La partecipazione dei lavoratori nella gestione delle imprese è un tema storico sia per il diritto del lavoro che per le relazioni industriali. Di recente abbiamo assistito alla iniziativa del sindacato Cisl, che sul tema ha sempre riservato la sua attenzione. Anche l’Unione Europea (EU), sin dagli anni ’70 , ha sviluppato per decenni una intensa attività normativa, relativamente a diverse forme e gradi di partecipazione, dal diritto alle informazioni, alle consultazioni e fino ai diritti di partecipazione sia nella governance e sia alla partecipazione finanziaria al capitale di rischio delle imprese da parte dei lavoratori.
L’Unione Europea ha approvato lo statuto per la costituzione della Società Europea (SE), cosa mai fatta in Italia, dove ad oggi non esiste uno Statuto per l’Impresa, nel mentre esiste lo Statuto dei Lavoratoti. Le raccomandazioni e le direttive dell’UE di consultazione stabile e di partecipazione istituzionale alle decisioni delle imprese hanno avuto una estensione limitata sia in Italia che in Gran Bretagna, caratterizzate da forti tradizioni contrattualistiche e rivendicative, mentre sono ampiamente diffuse in altri Paesi ove hanno ricevuto esplicito riconoscimento e regolazione per legge, come la Germania, l’Olanda, la Danimarca e la Svezia.
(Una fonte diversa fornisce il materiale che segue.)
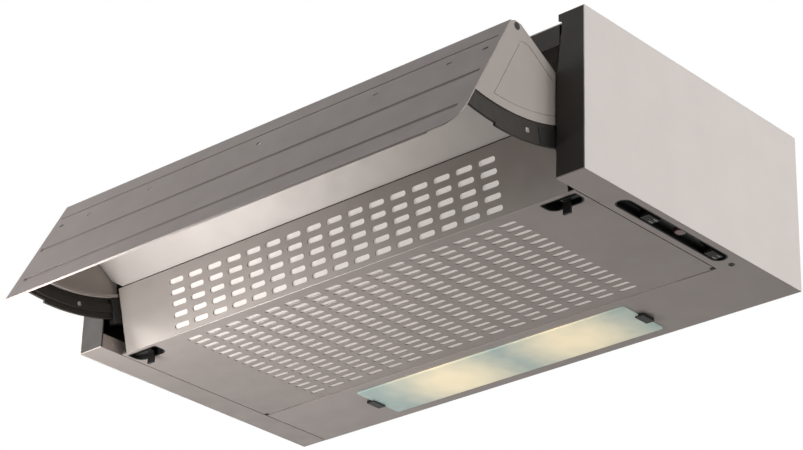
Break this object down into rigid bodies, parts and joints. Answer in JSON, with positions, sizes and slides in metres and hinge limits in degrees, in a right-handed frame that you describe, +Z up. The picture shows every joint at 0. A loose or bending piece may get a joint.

Anche la nostra Costituzione, con l’articolo 46, sancisce e prevede quanto segue: “Ai fini della elevazione economica e sociale del lavoro in armonia con le esigenze della produzione, la Repubblica riconosce il diritto dei lavoratori a collaborare, nei modi e nei limiti stabiliti dalle leggi, alla gestione delle imprese”. L’assunto dell’articolo 46 della Costituzione è rimasta una norma incompiuta. E gli ostacoli in Italia allo sviluppo “partecipativo”sono radicati nella nostra storia economica e politico-sociale. Le relazioni nel mondo del lavoro si sono sempre caratterizzate da una marcata conflittualità e da divisioni ideogico-politiche anche fra le maggiori forze sindacali.
Quando il Parlamento Europeo (PE) con la sua risoluzione del 14/1/2014 ha sostenuto i piani di partecipazione finanziaria dei lavoratori, queste forme di partecipazione hanno una discreta diffusione in gran parte dei Paesi europei, compresi l’Italia, come misura per fidelizzare i propri collaboratori e dipendenti. Gli obiettivi di tali piani di incentivazione e di retribuzione variabile, hanno assunto diverse forme di applicazione, quali:
1) stock option – strumento finanziario con il quale la società conferisce ai propri dipendenti il diritto di acquistare ad un determinato prezzo di convenienza azioni della società;
2) stock purchase – che consiste nell’acquisto di azioni della società per dipendenti e collaboratori;
3) stock grant – quando il piano incentivante prevede che la società assegna gratuitamente ai dipendenti i propri titoli al raggiungimento di obiettivi prestabiliti;
4) restricted share limits – piano incentivi come forma di remunerazione ai dipendenti con assegnazione di azioni della società che rimangono vincolate per un determinato periodo di tempo;
5) phantom stock option – piano che replica i meccanismi di un piano stock option, evitando l’effettiva assegnazione di titoli ma ricorrendo a pagamenti cash.
Ma tali piani di incentivazione, sono lontani dalla effettiva partecipazione dei lavoratori dalla gestione delle imprese, con la presenza di rappresentanti dei lavoratori nei consigli di amministrazione e di sorveglianza. Coinvolgere i lavoratori nella gestione della impresa e nella condivisione degli utili significa creare un fruttuoso patto fra il capitale e il lavoro, superando i conflitti tra i lavoratori e le imprese.
Con la partecipazione si verrebbe a creare un clima di forte appartenenza e con il lavoratore che si sentirebbe investito dalla responsabilità come imprenditore, contribuendo così al successo dell’impresa, non più vista come controparte da lottare e a volte anche da abbattere. Si realizzerebbe così far coincidere il comune interesse tra il lavoratore e l’azienda.